January 2018 - Solution

<< December February >>

January 2018 Challenge

The solution we designed was [AB,AC,AD,BC,BD,CD] = [23,1,20,19,15,14] ("WATSON").
There are many similar answers - Bert Dobbelaere gave us a different answer [1,1,16,1,15,8625], and Ozgur Sumer's solution (thanks!) is:

I arrived at this solution by a brute-force algorithm with a lot of branch pruning using mathematical insights. The mathematical insights are as follows 3450 | AB*AC*BC*AC*CD*AD. This is because the expectation calculation will have the AB*...*AD term as denominator with an integer numerator, and to get an integer numerator, the denominator must be divisible by 69 * 50 = 3450. AD > 12 ==> otherwise the expectation <= 425.36/69 due to AD.
Without loss of generality, we can assume AB >= max(AC, BD, CD). This is because the problem is identical if A is swapped with D, or B is swapped with D.
AB >= 6, otherwise the path AB + BD < 10 brings the expectation <= 426.36/69. Note that AB >= BD is based on the previous assumption.
min(AB, AC, AD) <= 20, otherwise the expectation goes above the target.

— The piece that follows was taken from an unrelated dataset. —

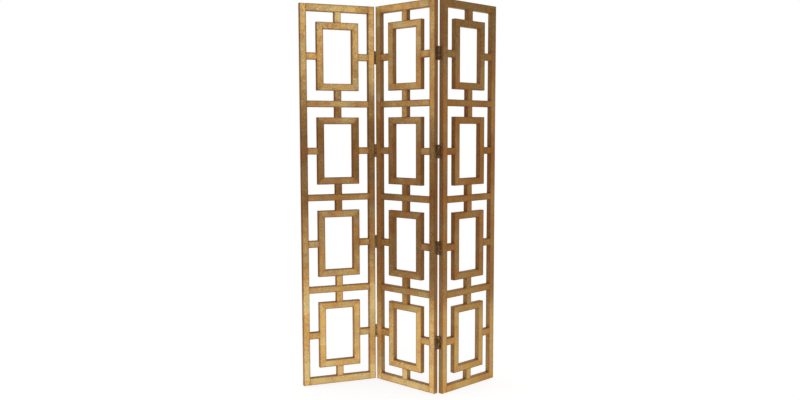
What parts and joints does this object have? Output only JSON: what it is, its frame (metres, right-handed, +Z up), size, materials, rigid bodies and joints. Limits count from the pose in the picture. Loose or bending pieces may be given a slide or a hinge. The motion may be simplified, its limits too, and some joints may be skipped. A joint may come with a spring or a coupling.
{
  "type": "fretwork folding screen",
  "caption": "Tall folding screen of gilded wood fretwork: panels of framed rectangular rings on short spacers, joined in a zigzag by butt hinges.",
  "frame": {"origin": "middle of the underside of the centre panel's bottom rail, at the floor and midway through the panel's thickness", "axes": "+Z up along the panels' height; +X along the centre panel to its right edge, seen from the front; the centre panel's front faces -Y"},
  "size_m": [0.6355, 0.7147, 1.829],
  "materials": {
    "gilded_wood": "satin gold leaf over red clay on wood",
    "bare_wood": "bare beech",
    "aged_bronze": "dark aged bronze",
    "screw_metal": "dull aged brass"
  },
  "bodies": {
    "left_panel": {"left_outer_stile": "gilded_wood", "left_inner_stile": "gilded_wood", "left_bottom_rail": "gilded_wood", "left_lower_rail": "gilded_wood", "left_middle_rail": "gilded_wood", "left_upper_rail": "gilded_wood", "left_top_rail": "gilded_wood", "left_ring_1": "gilded_wood", "left_ring_2": "gilded_wood", "left_ring_3": "gilded_wood", "left_ring_4": "gilded_wood", "left_spacers": "gilded_wood", "left_dowels": "bare_wood", "left_screws": "screw_metal", "left_hinge_1_side_leaf": "aged_bronze", "left_hinge_2_side_leaf": "aged_bronze", "left_hinge_3_side_leaf": "aged_bronze", "left_hinge_4_side_leaf": "aged_bronze"},
    "centre_panel": {"centre_left_stile": "gilded_wood", "centre_right_stile": "gilded_wood", "centre_bottom_rail": "gilded_wood", "centre_lower_rail": "gilded_wood", "centre_middle_rail": "gilded_wood", "centre_upper_rail": "gilded_wood", "centre_top_rail": "gilded_wood", "centre_ring_1": "gilded_wood", "centre_ring_2": "gilded_wood", "centre_ring_3": "gilded_wood", "centre_ring_4": "gilded_wood", "centre_spacers": "gilded_wood", "centre_dowels": "bare_wood", "centre_screws": "screw_metal", "left_hinge_1_centre_leaf": "aged_bronze", "left_hinge_2_centre_leaf": "aged_bronze", "left_hinge_3_centre_leaf": "aged_bronze", "left_hinge_4_centre_leaf": "aged_bronze", "right_hinge_1_centre_leaf": "aged_bronze", "right_hinge_2_centre_leaf": "aged_bronze", "right_hinge_3_centre_leaf": "aged_bronze", "right_hinge_4_centre_leaf": "aged_bronze", "hinge_pins": "aged_bronze"},
    "right_panel": {"right_inner_stile": "gilded_wood", "right_outer_stile": "gilded_wood", "right_bottom_rail": "gilded_wood", "right_lower_rail": "gilded_wood", "right_middle_rail": "gilded_wood", "right_upper_rail": "gilded_wood", "right_top_rail": "gilded_wood", "right_ring_1": "gilded_wood", "right_ring_2": "gilded_wood", "right_ring_3": "gilded_wood", "right_ring_4": "gilded_wood", "right_spacers": "gilded_wood", "right_dowels": "bare_wood", "right_screws": "screw_metal", "right_hinge_1_side_leaf": "aged_bronze", "right_hinge_2_side_leaf": "aged_bronze", "right_hinge_3_side_leaf": "aged_bronze", "right_hinge_4_side_leaf": "aged_bronze"}
  },
  "joints": [
    {"name": "left_fold", "type": "hinge", "parent": "centre_panel", "child": "left_panel", "pos_m": [-0.1866, -0.01225, 0], "axis": [0, 0, 1], "range_deg": [-61, 119]},
    {"name": "right_fold", "type": "hinge", "parent": "centre_panel", "child": "right_panel", "pos_m": [0.1866, 0.01225, 0], "axis": [0, 0, 1], "range_deg": [-84, 96]}
  ]
}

Just to get to anywhere from A is too costly in this case.
Once you fix five edges, the expectation value is monotone on the remaining edge.
While writing a program, we need to calculate the expectation accurately with 6 for loops, and this may be costly. So we have a Monte Carlo approximation along with an accurate computation.

When we try we will write conditions to reflect the insights I put above. Here the last insight is actually implying that the final loop can be a binary search.